As is often done, scores of tea-candles were used to illuminate the tunnel for the photographs. Where possible, they were concealed from the camera behind pieces of garbage found in the tunnel, to avoid flare and the "thousand points of light" look that is a love-it or hate-it kind of thing. This 6x7cm image was shot on 120-format Fuji Superia 100, a slow-speed transparency film, in a tripod-mounted Rapid-Omega 100, with a 90/3.5 Super-Omegon. Exposure was several minutes at f/8. Some minor adjustments were made to the digital scan to produce a more pleasing color rendition than the dark reddish-orange "seen" by the film.

In some ways, the large Rapid Omega might be the closest thing to a "perfect" camera for this sort of photography.
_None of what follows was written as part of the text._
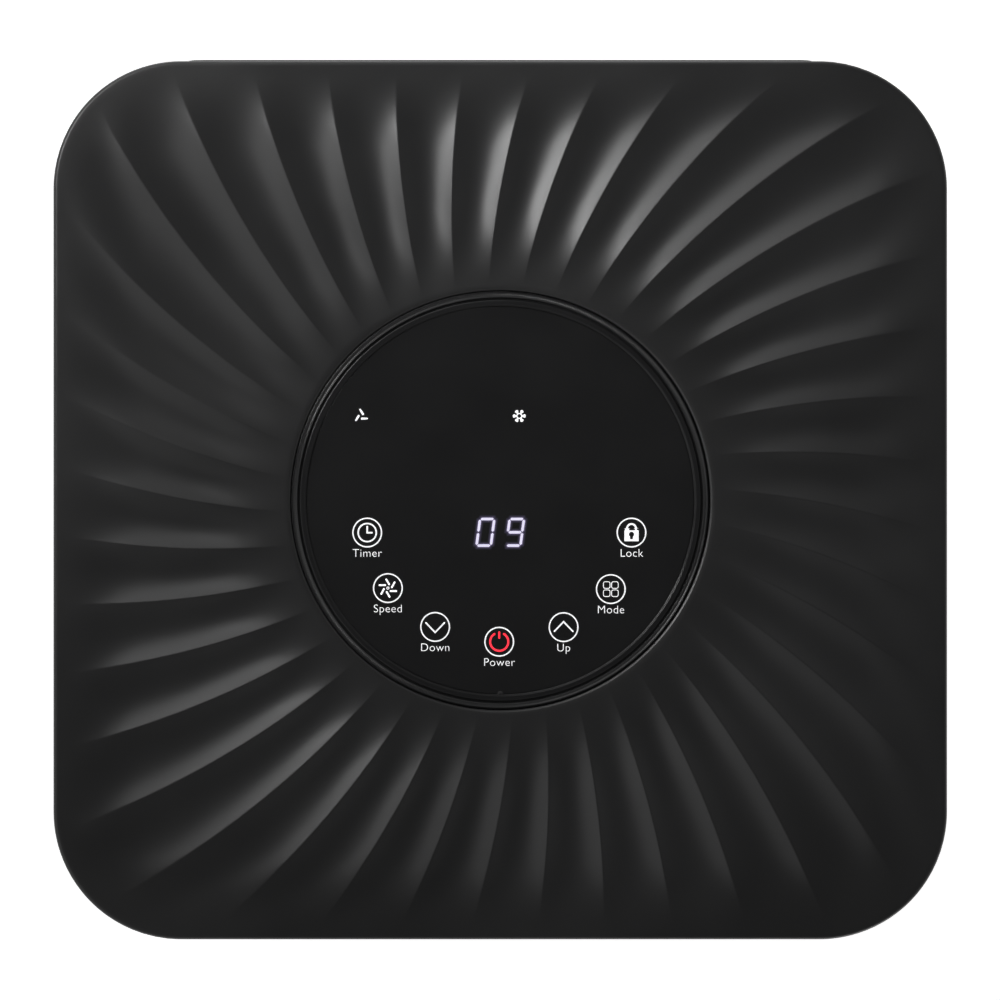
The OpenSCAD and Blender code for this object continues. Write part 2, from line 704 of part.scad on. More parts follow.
module refrigerant_pipes() {
    // Heights of the crossing runs, and the tubes of the coils that the lines join
    hot_z = 312;
    cold_z = 340;
    hot_x = -156;
    tops = [tube_z(condenser_z, coil_rows), tube_z(evaporator_z, coil_rows)];
    bottoms = [tube_z(condenser_z, 1), tube_z(evaporator_z, 1)];
    color(copper) {
        // Hot gas from the compressor to the condenser
        pipe_run([[compressor_xy[0], compressor_xy[1], 282.5], [compressor_xy[0], compressor_xy[1], hot_z],
            [hot_x, compressor_xy[1], hot_z], [hot_x, coil_tube_y, hot_z],
            [hot_x, coil_tube_y, tops[0]], [coil_end_x, coil_tube_y, tops[0]]], 4);
        // Liquid from the condenser up to the evaporator
        pipe_run([[coil_end_x, coil_tube_y, bottoms[0]], [liquid_xy[0], coil_tube_y, bottoms[0]],
            [liquid_xy[0], liquid_xy[1], bottoms[0]], [liquid_xy[0], liquid_xy[1], bottoms[1]],
            [liquid_xy[0], coil_tube_y, bottoms[1]], [coil_end_x, coil_tube_y, bottoms[1]]], 2.5);
        // Cold gas from the evaporator back to the accumulator
        pipe_run([[-22, compressor_xy[1], 250.5], [-22, compressor_xy[1], cold_z],
            [cold_xy[0], compressor_xy[1], cold_z], [cold_xy[0], cold_xy[1], cold_z],
            [cold_xy[0], cold_xy[1], tops[1]], [cold_xy[0], coil_tube_y, tops[1]], [coil_end_x, coil_tube_y, tops[1]]], 5);
    }
}

module electrics_box() {
    color(grey_plastic) {
        block([30, -150, 296], [140, -70, 404]);
        block([27, -153, 401], [143, -67, deck_z]);
        translate([85, -110, 250]) cylinder(r = 20, h = 46 + eps);
    }
}

// ---- Filters and grilles ----

module filter_frame(z) {
    color(soft_black) difference() {
        union() {
            block([-119, filter_y[0], z[0] + 5], [123, filter_y[1], z[1] - 5]);
            // Pull tab at the right-hand edge
            translate([123, filter_y[0], (z[0] + z[1]) / 2 - 14]) cube([6, filter_y[1] - filter_y[0], 28]);
        }
        for (x = [[-113, -3], [3, 113]]) block([x[0], filter_y[0] - 1, z[0] + 11], [x[1], filter_y[1] + 1, z[1] - 11]);
    }
}

module filter_mesh(z) {
    y = filter_y[0] + 1.4;
    color(grey_plastic) for (x = [[-113, -3], [3, 113]]) block([x[0], y, z[0] + 11], [x[1], y + 0.8, z[1] - 11]);
}

// Louvred grille over a filter slot that opens to the right
module intake_grille(z) {
    slat_pitch = 10;
    slats = floor((z[1] - z[0] - 16) / slat_pitch);
    color(charcoal) {
        difference() {
            rear_plate(grille_w, z, 6, filter_y[1] + 0.4, grille_y[1]);
            rear_plate(grille_w - 16, [z[0] + 8, z[1] - 8], 3, rear_y, grille_y[1] + 1);
        }
        for (s = [1:slats]) let (h = z[0] + 8 + (s - 0.5) * (z[1] - z[0] - 16) / slats)
            translate([-grille_w / 2 + 7, filter_y[1] + 0.5, h - 2]) cube([grille_w - 14, grille_y[1] - filter_y[1] - 0.6, 4]);
        for (x = [-70, 0, 70]) block([x - 2, filter_y[1] + 0.6, z[0] + 7], [x + 2, grille_y[1] - 0.2, z[1] - 7]);
        block([-grille_w / 2 + 6, rear_y, z[0]], [grille_w / 2 - 6, filter_y[1] + 0.5, z[0] + 4]);
        block([-grille_w / 2 + 6, rear_y, z[1] - 4], [grille_w / 2 - 6, filter_y[1] + 0.5, z[1]]);
        block([-grille_w / 2, rear_y, z[0] + 6], [-grille_w / 2 + 5, filter_y[1] + 0.5, z[1] - 6]);
    }
}

module upper_filter_frame() { filter_frame(upper_grille_z); }
module upper_filter_mesh() { filter_mesh(upper_grille_z); }
module upper_grille() { intake_grille(upper_grille_z); }
module lower_filter_frame() { filter_frame(lower_grille_z); }
module lower_filter_mesh() { filter_mesh(lower_grille_z); }
module lower_grille() { intake_grille(lower_grille_z); }

// ---- Cord gland and drains ----

module cord_gland() {
    color(soft_black) difference() {
        union() {
            y_cylinder(gland_xz, 8, rear_y - 8, rear_y + eps);
            y_cylinder(gland_xz, 11, rear_y, rear_y + 3);
            y_cylinder(gland_xz, 6.5, rear_y + 3 - eps, rear_y + 6);
        }
        y_cylinder(gland_xz, 4, rear_y - 9, rear_y + 7);
    }
}

module drain_ports() {
    color(soft_black) for (p = drain_xz) difference() {
        union() {
            y_cylinder(p, 8, rear_y - 14, rear_y + eps);
            y_cylinder(p, 11, rear_y, rear_y + 1.5);
        }
        y_cylinder(p, drain_bore_r, rear_y - 12, rear_y + 2);
    }
}

// Rubber plug, pushed into a drain port, with a tab to pull it by
module drain_plug(p) {
    color("dimgray") {
        y_cylinder(p, drain_bore_r - fit, rear_y - 8, rear_y + 2);
        y_cylinder(p, 8.5, rear_y + 1.8, rear_y + 4);
        block([p[0] - 1.2, rear_y + 3.9, p[1] - 6], [p[0] + 1.2, rear_y + 6.4, p[1] + 6]);
    }
}

module upper_drain_plug() { drain_plug(drain_xz[0]); }
module lower_drain_plug() { drain_plug(drain_xz[1]); }

// ---- Casters ----

module caster_fork(k) {
    arm_x = caster_wheel_w / 2 + 0.4;
    color(steel) translate([caster_xy[k - 1][0], caster_xy[k - 1][1], 0]) {
        translate([0, 0, 42]) cylinder(r = 14, h = 3.7);
        translate([0, 0, 45]) cylinder(r = stem_r, h = 17);
        translate([-arm_x - 2, -9, 40]) cube([2 * arm_x + 4, 9 + caster_trail + 2, 2 + eps]);
        for (side = [-1, 1]) translate([side * (arm_x + 1) - 1, 0, 0]) rotate([90, 0, 90]) linear_extrude(2) {
            polygon([[-9, 41], [caster_trail + 2, 41], [caster_trail + 6, caster_wheel_r],
                [caster_trail - 6, caster_wheel_r]]);
            translate([caster_trail, caster_wheel_r]) circle(r = 6);
        }
        x_cylinder([caster_trail, caster_wheel_r], axle_r, -arm_x - 3, arm_x + 3);
    }
}

module caster_wheel(k) {
    w = caster_wheel_w;
    color(gloss_black) translate([caster_xy[k - 1][0], caster_xy[k - 1][1] + caster_trail, caster_wheel_r])
        rotate([0, 90, 0]) rotate_extrude($fn = 96) polygon([[axle_r + fit, -w / 2], [8, -w / 2], [9, -w / 2 + 1.5],
            [13, -w / 2 + 1.5], [14, -w / 2], [caster_wheel_r - 1.5, -w / 2], [caster_wheel_r, -w / 2 + 1.5],
            [caster_wheel_r, w / 2 - 1.5], [caster_wheel_r - 1.5, w / 2], [14, w / 2], [13, w / 2 - 1.5],
            [9, w / 2 - 1.5], [8, w / 2], [axle_r + fit, w / 2]]);
}

top_cover();
trim_ring();
touch_glass();
display_module();
control_board();
panel_carrier();
top_frame();
front_shell();
rear_shell();
left_panel();
right_panel();
base_tray();
outlet_frame();
swing_blade(1);  // swing_blade_1
swing_blade(2);  // swing_blade_2
swing_blade(3);  // swing_blade_3
swing_link();
swing_motor();
vane(1);  // vane_1
vane(2);  // vane_2
vane(3);  // vane_3
vane(4);  // vane_4
vane(5);  // vane_5
vane(6);  // vane_6
vane_link();
outlet_duct();
upper_scroll();
upper_blower();
upper_motor();
evaporator();
divider_deck();
lower_scroll();
lower_blower();
lower_motor();
condenser();
exhaust_port();
compressor();
compressor_feet();
refrigerant_pipes();
electrics_box();
upper_filter_frame();
upper_filter_mesh();
lower_filter_frame();
lower_filter_mesh();
upper_grille();
lower_grille();
grip_cups();
cord_gland();
drain_ports();
upper_drain_plug();
lower_drain_plug();
casing_screws();
caster_fork(1);  // caster_fork_1
caster_fork(2);  // caster_fork_2
caster_fork(3);  // caster_fork_3
caster_fork(4);  // caster_fork_4
caster_wheel(1);  // caster_wheel_1
caster_wheel(2);  // caster_wheel_2
caster_wheel(3);  // caster_wheel_3
caster_wheel(4);  // caster_wheel_4
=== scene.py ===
"""Looks of a portable air conditioner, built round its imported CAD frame. Metres, +Z up, front at -Y."""
import json
import math
import bmesh
import bpy
import numpy as np
from mathutils import Matrix, Vector


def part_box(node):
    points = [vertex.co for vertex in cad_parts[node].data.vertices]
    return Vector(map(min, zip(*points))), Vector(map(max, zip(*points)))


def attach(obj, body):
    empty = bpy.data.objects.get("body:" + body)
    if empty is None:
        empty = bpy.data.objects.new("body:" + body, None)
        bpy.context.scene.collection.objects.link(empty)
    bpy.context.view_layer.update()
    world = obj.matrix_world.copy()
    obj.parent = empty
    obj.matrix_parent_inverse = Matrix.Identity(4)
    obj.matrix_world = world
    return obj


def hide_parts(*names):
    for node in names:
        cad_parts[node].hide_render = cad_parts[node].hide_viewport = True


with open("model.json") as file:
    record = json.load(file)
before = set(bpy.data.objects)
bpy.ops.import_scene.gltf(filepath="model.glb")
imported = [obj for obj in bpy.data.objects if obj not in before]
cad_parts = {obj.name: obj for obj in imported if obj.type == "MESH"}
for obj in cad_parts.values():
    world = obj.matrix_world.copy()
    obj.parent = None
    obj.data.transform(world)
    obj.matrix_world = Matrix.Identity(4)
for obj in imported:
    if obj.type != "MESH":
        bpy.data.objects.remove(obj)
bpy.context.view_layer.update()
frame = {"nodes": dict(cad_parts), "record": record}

MM = 0.001
CABINET = "cabinet"
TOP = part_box("top_cover")[1]
BOTTOM_OF_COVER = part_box("top_cover")[0][2]
HALF_W, HALF_D, HEIGHT = TOP[0], TOP[1], TOP[2]
CORNER_R = 50 * MM
GLASS_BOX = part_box("touch_glass")
GLASS_R = GLASS_BOX[1][0]
GLASS_Z = GLASS_BOX[1][2]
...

SLR viewfinders are rarely bright enough to be useful for underground photography, though some are much better than others. Rangefinders, on the other hand, let you compose with pretty much anything you can see with the naked eye, rather than relying on guesswork or tedious games with flashlights. The huge 6x7cm "ideal format" negative dwarfs 35mm images, producing unbeatable image quality. The Omega is also a famously indestructible camera, used by a generation of pro wedding photographers, police officers, and soldiers in day-to-day use. They were excellent cameras then, and still, for some things, impossible to beat today.